My grandmother had dementia before she died. My mother also has dementia. I’m very worried about myself since it runs in my family. Is dementia hereditary?
I have good news for you. Most types of dementia are not hereditary and are not passed down the family. It may seem like a coincidence that so many of your family members have dementia, but you don’t have to worry that you will inherit it.
What types of dementia are there?
There are more types of dementia than most people think. Dementia itself is not a disease – it is actually a group of symptoms involving loss of memory, thinking and social abilities that can be attributed to many causes.
Dementia is caused by the damage of nerve cells in some areas of your brain. This is why different people express dementia differently, depending on which area of the brain is affected.
Dementias are grouped into progressive dementias, other disorders linked to dementia, and dementia-like disorders that are reversible.
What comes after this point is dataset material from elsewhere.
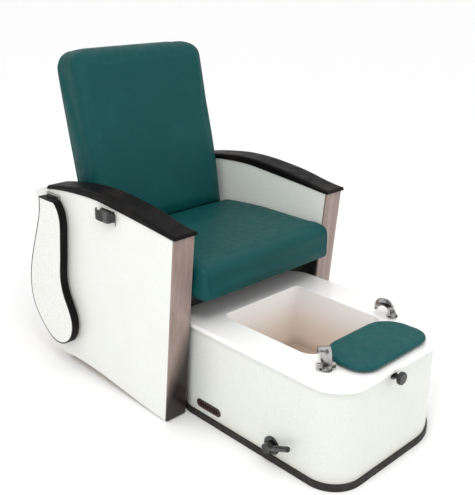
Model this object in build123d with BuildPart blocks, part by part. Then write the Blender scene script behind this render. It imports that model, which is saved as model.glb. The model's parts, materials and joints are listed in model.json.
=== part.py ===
from build123d import *
import os
from math import atan2, cos, degrees, radians, sin

os.makedirs("parts", exist_ok=True)

# Pedicure spa chair, millimetres. +Z up, the sitter faces -Y, +X is the sitter's left.
# Origin: on the floor, on the middle plane, half way between the foremost and rearmost points.
# Heights are measured from the floor and depths from the front foot of the side panels.

# ------------------------------------------------------------------ driving dimensions
# side panels
seat_well = 560.0          # clear width between the two side panels
panel_t = 74.0             # thickness of a built-up side panel
skin_t = 9.0               # laminated skin on each face
frame_w = 42.0             # width of the core frame's members
trim_t = 6.0               # front trim strip
panel_h = 595.0            # top of the front edge
panel_rake = 50.0          # how far the front edge leans forward
panel_depth = 662.0        # rear top corner
foot_h = 4.0               # gap under the front foot
glide_r = 14.0

# arm caps
arm_over = 4.0             # overhang on each face
arm_nose = 13.0            # overhang at the front
arm_end = 582.0            # rear end of the cap
arm_crown = 9.0            # edge rounding

# stowed side trays
tray_t = 25.0
tray_gap = 8.0             # air between tray and panel
tray_edge = 4.5            # edge band
tray_drop_gap = 77.0       # lowest point above the floor
tray_head_gap = 11.0       # top edge below the panel's front height
hinge_leaf_t = 3.0
hinge_r = 4.0
hinge_pin_r = 2.0
hinge_pin_fit = 0.05
hinge_len = 72.0
tray_hinge_y = 506.0       # front end of the tray hinge

# seat
seat_clear = 2.0           # cushion to panel, each side
seat_top = 503.0
seat_bottom = 395.0
seat_front = -92.0
seat_rear = 398.0
seat_nose_r = 30.0
deck_t = 12.0
apron_t = 12.0
apron_y = 44.0
rail_w = 30.0              # square tube
rail_wall = 2.0
rail_plate_t = 5.0
rail_plate_l = 84.0
rail_bolt_r = 4.0
rail_bolt_pitch = 56.0
front_rail_y = 75.0
rear_rail_y = 365.0
low_rail_y = 505.0
low_rail_z = 110.0
rear_panel_y = 560.0
rear_panel_t = 12.0
rear_panel_z = (45.0, 420.0)
service_half = 226.0       # opening at its foot for the hoses
service_top = 132.0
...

I never knew there were so many types of dementia! What do you mean by progressive dementia?
These dementias worsen over a period of time. They unfortunately, are not reversible.
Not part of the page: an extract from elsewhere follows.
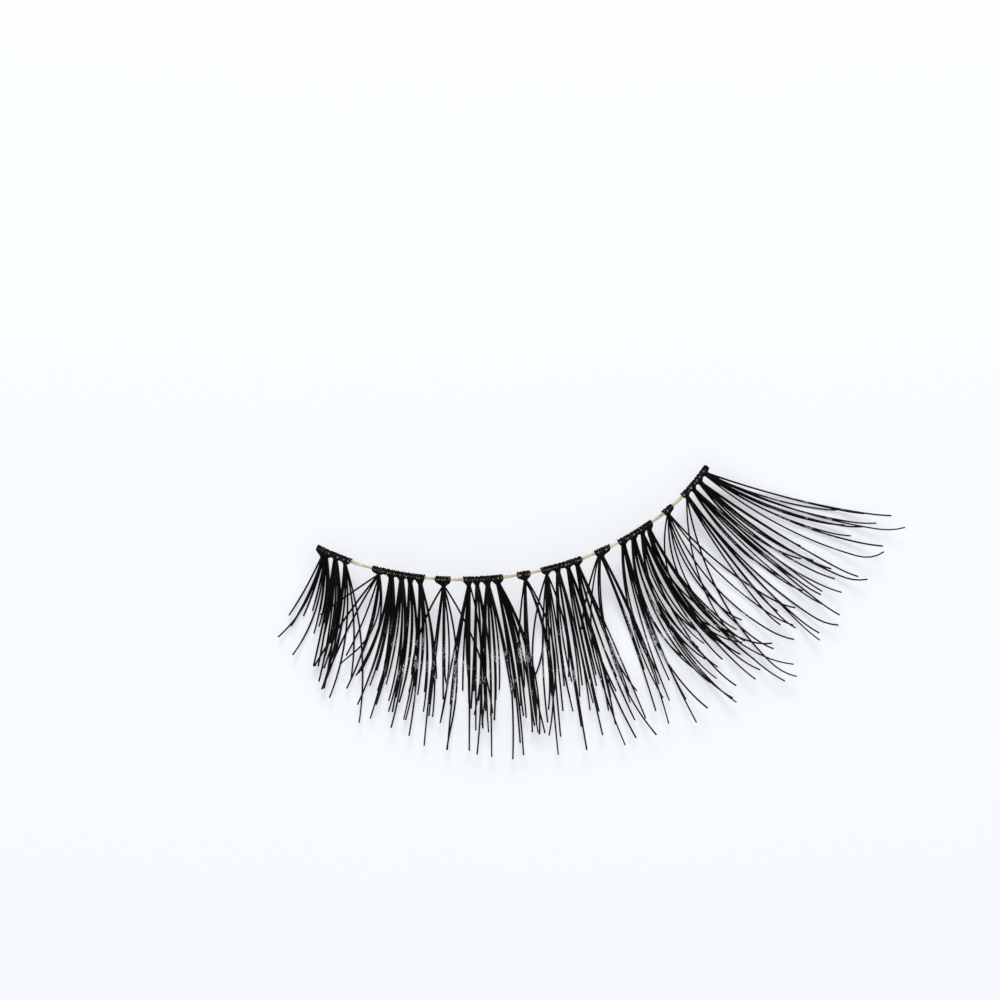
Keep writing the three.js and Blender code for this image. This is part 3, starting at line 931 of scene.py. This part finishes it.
class EYELASH_OT_stage(bpy.types.Operator):
    """Lay the pale surface, light it softly and set the camera straight above the strip"""

    bl_idname = "eyelash.stage"
    bl_label = "Surface, Light and Camera"

    def execute(self, context):
        settings = context.scene.eyelash_strip.stage
        start = BAND.points[0]
        turn = math.radians(PHOTO_TURN)
        up = Vector((-math.sin(turn), math.cos(turn), 0))
        middle = Vector((start.x + PHOTO_MIDDLE[0], start.y + PHOTO_MIDDLE[1], 0))
        self.add_camera(context, settings, middle, turn)
        self.add_key(context, settings, middle, up)
        self.add_floor(context, settings)
        self.add_sky(context, settings)
        return {"FINISHED"}

    def add_camera(self, context, settings, middle, turn):
        data = bpy.data.cameras.new("camera")
        data.lens = settings.focal_length
        data.sensor_width = SENSOR
        height = PHOTO_WIDTH * settings.focal_length / SENSOR
        data.clip_start = height * CLIP_SHARE
        camera = bpy.data.objects.new("camera", data)
        camera.location = middle + Vector((0, 0, height))
        camera.rotation_euler = (0, 0, turn)
        context.scene.collection.objects.link(camera)
        context.scene.camera = camera

    def add_key(self, context, settings, middle, up):
        data = bpy.data.lights.new("key", "AREA")
        data.shape = "DISK"
        data.size = settings.key_size
        data.energy = settings.key_power
        data.color = KEY_COLOUR
        key = bpy.data.objects.new("key", data)
        toward_key = up * math.cos(settings.key_elevation) + Vector((0, 0, math.sin(settings.key_elevation)))
        key.location = middle + toward_key * settings.key_distance
        key.rotation_euler = toward_key.to_track_quat("Z", "Y").to_euler()
        context.scene.collection.objects.link(key)

    def add_floor(self, context, settings):
        mesh = bpy.data.meshes.new("surface")
        bm = bmesh.new()
        bmesh.ops.create_grid(bm, x_segments=1, y_segments=1, size=settings.floor_size / 2)
        bm.to_mesh(mesh)
        bm.free()
        mesh.materials.append(floor_look(settings))
        floor = bpy.data.objects.new("surface", mesh)
        context.scene.collection.objects.link(floor)

    def add_sky(self, context, settings):
        world = bpy.data.worlds.new("soft_light")
        world.use_nodes = True
        background = next(n for n in world.node_tree.nodes if n.type == "BACKGROUND")
        background.inputs["Color"].default_value = opaque(settings.sky)
        background.inputs["Strength"].default_value = settings.sky_strength
        context.scene.world = world
        context.scene.view_settings.view_transform = "Standard"


class EYELASH_OT_thread(bpy.types.Operator):
    """Twist the cream thread that all the knots are tied on"""

    bl_idname = "eyelash.thread"
    bl_label = "Thread"

    def execute(self, context):
        settings = context.scene.eyelash_strip.thread
        piece = build_thread(settings)
        show_as(piece, thread_look(settings), "thread", "band_thread")
        return {"FINISHED"}


class EYELASH_OT_row(bpy.types.Operator):
    """Knot one row of tufts on the thread, with their lashes"""

    bl_idname = "eyelash.row"
    bl_label = "Row of Tufts"

    row: bpy.props.EnumProperty(
        name="Row", description="The row, counted from the inner corner of the eye",
        items=[(letter, f"Row {letter}", f"The tufts of row {letter}") for letter in KNOT_ENDS])

    def execute(self, context):
        settings = context.scene.eyelash_strip.lash
        material = bpy.data.materials.get("lash_hair") or lash_look(settings)
        for name in TUFTS:
            if name[0] != self.row:
                continue
            if f"tuft_{name}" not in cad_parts:
                raise RuntimeError(f"the frame has no node for tuft {name}")
            show_as(build_tuft(name, settings), material, "lash", f"tuft_{name}")
        return {"FINISHED"}


class EYELASH_PT_strip(bpy.types.Panel):
    """The steps of the strip and their settings"""

    bl_idname = "EYELASH_PT_strip"
    bl_label = "False Eyelash Strip"
    bl_space_type = "VIEW_3D"
    bl_region_type = "UI"
    bl_category = "Eyelashes"

    def draw(self, context):
        settings = context.scene.eyelash_strip
        steps = (
            (EYELASH_OT_stage, settings.stage),
            (EYELASH_OT_thread, settings.thread),
            (EYELASH_OT_row, settings.lash),
        )
        for operator, group in steps:
            box = self.layout.box()
            box.operator(operator.bl_idname)
            for name in group.__annotations__:
                box.prop(group, name)


CLASSES = (LashSettings, ThreadSettings, StageSettings, StripSettings, EYELASH_OT_stage, EYELASH_OT_thread,
           EYELASH_OT_row, EYELASH_PT_strip)


def register():
    for each in CLASSES:
        bpy.utils.register_class(each)
    bpy.types.Scene.eyelash_strip = bpy.props.PointerProperty(
        type=StripSettings, name="Eyelash Strip", description="Settings of the false eyelash strip")


def unregister():
    del bpy.types.Scene.eyelash_strip
    for each in reversed(CLASSES):
        bpy.utils.unregister_class(each)


def main():
    register()
    bpy.ops.eyelash.stage()
    bpy.ops.eyelash.thread()
    for row in KNOT_ENDS:
        bpy.ops.eyelash.row(row=row)
    bpy.context.view_layer.update()


if __name__ == "__main__":
    main()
The commonest progressive dementia is Alzheimer’s disease. It usually occurs in people aged 65 and older. No one knows its cause, but there are many protein plagues and nerve tangles in the brains of patients who have it.
The second commonest is Vascular dementia, which is caused by damage to the blood vessels that supply your brain. This can be due to strokes or mini-strokes, and other blood vessel conditions.
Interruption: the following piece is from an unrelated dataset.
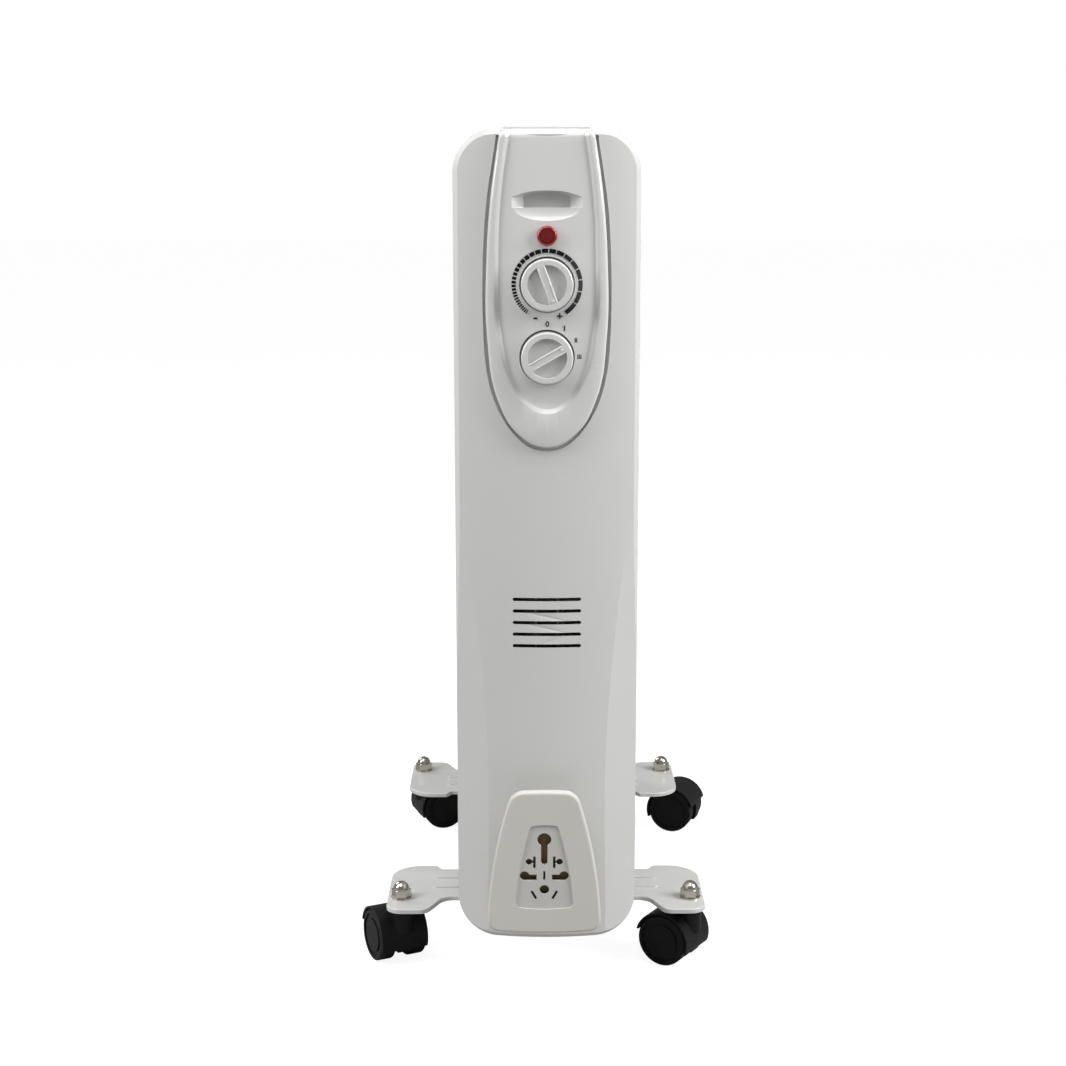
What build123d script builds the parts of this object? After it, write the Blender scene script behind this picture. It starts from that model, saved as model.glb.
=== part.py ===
"""Oil filled radiator heater: nine welded fins, a steel control box and two feet on twin-wheel casters.

Frame: X to the right seen from the front, Y from the front to the back, Z up.
The origin is on the floor, midway between the two feet. Millimetres and degrees.
"""
import os
from build123d import *

os.makedirs("parts", exist_ok=True)

# --- Driving dimensions -----------------------------------------------------------------------
# Feet and floor
PLATE_TOP = 53.0  # top of both foot plates above the floor
PLATE_SHEET = 1.6
SKIRT = 3.6  # height of the down-turned edge of a foot plate
STEM_X = 111.9  # caster stems, left and right of the middle
STEM_Y = 160.0  # caster stems, in front of and behind the middle

# Fins
FIN_COUNT = 9
FIN_PITCH = 36.5
FIN_WIDTH = 128.0
FIN_HEIGHT = 578.0
FIN_CORNER = 28.0
FIN_SHEET = 0.6  # one pressed sheet; a fin is two of them
CHANNEL_RISE = 4.5  # how far an oil channel stands out of the fin's middle plane
HEADER_INSET = 45.0  # headers, from the ends of the fin
NECK_R = 19.0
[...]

Then there is Lewy body dementia, named after some abnormal clumps of protein in the brain.
There is also Frontotemporal dementia, named because the frontal and temporal lobes of your brain are affected. In addition to memory loss, you may get a personality change and language problems because the frontal lobes are affected.
There is also Mixed dementia, which is a mixture of the above types.
What other disorders can give rise to dementia?
Parkinson’s disease patients can also develop dementia, as well as people who have had repeated brain injury, such as soldiers or boxers.
Then there are the reversible dementias that can be caused by infections, immune disorders,
thyroid problems, hypoglycaemia, low minerals in your blood stream like salt, dehydration, not having enough vitamins, alcohol, brain tumors or hematomas – basically, anything that can affect your brain for a short period.
These can be reversed if you treat the cause, such as stopping your alcohol drinking, getting enough vitamins, drinking water to reverse your dehydration, etc.
I’m afraid of getting the progressive dementia types. I read on Facebook that scientists are having a breakthrough in preventing dementia now. Is this true?
Getting older itself is the biggest risk for getting dementia. But, it has been found that there are many things you can do to stave it off for as long as possible, or not even get it at all.
Remember, there are plenty of people over the age of 90 who are still actively functioning such as our Prime Minister.
But scientists have discovered that to stave off dementia, the best thing you can do is to be physically active.
Even 10 minutes of exercise each time is good for you. The worst thing you can do at any age is to sit down for too long.
Realistically, every week, you should aim for:
* 150 minutes of moderate aerobic activity, such as brisk walking or riding a bike, or
* 75 minutes of vigorous aerobic activity, such as jogging, fast swimming or Zumba
* Resistance/strength training twice a week
You should also aim to eat healthy, with plenty of fruits and vegetables. Don’t drink or smoke. Remember, Vascular dementia is caused by mini-strokes in your brain.
Is it true that I should not retire at 55?
Yes. It’s not so much retiring as exercising your mind. Your mind is a muscle, and if you don’t use it, it will go to waste.
Even if no one will employ you because you have passed retirement age, you can exercise your mind by studying a new course or language, playing mah-jong or doing crossword puzzles or Sudoku, playing card games, reading books or writing.
You also need to socialise. Go out with your friends. Join an exercise group. Partake in activities.
People who don’t socialise in their old age tend to have many problems, including dementia and depression.
You can also be a volunteer at shelters and homes. In addition to keeping active, you are helping to improve the lives of others. This will give you an incredible sense of fulfilment.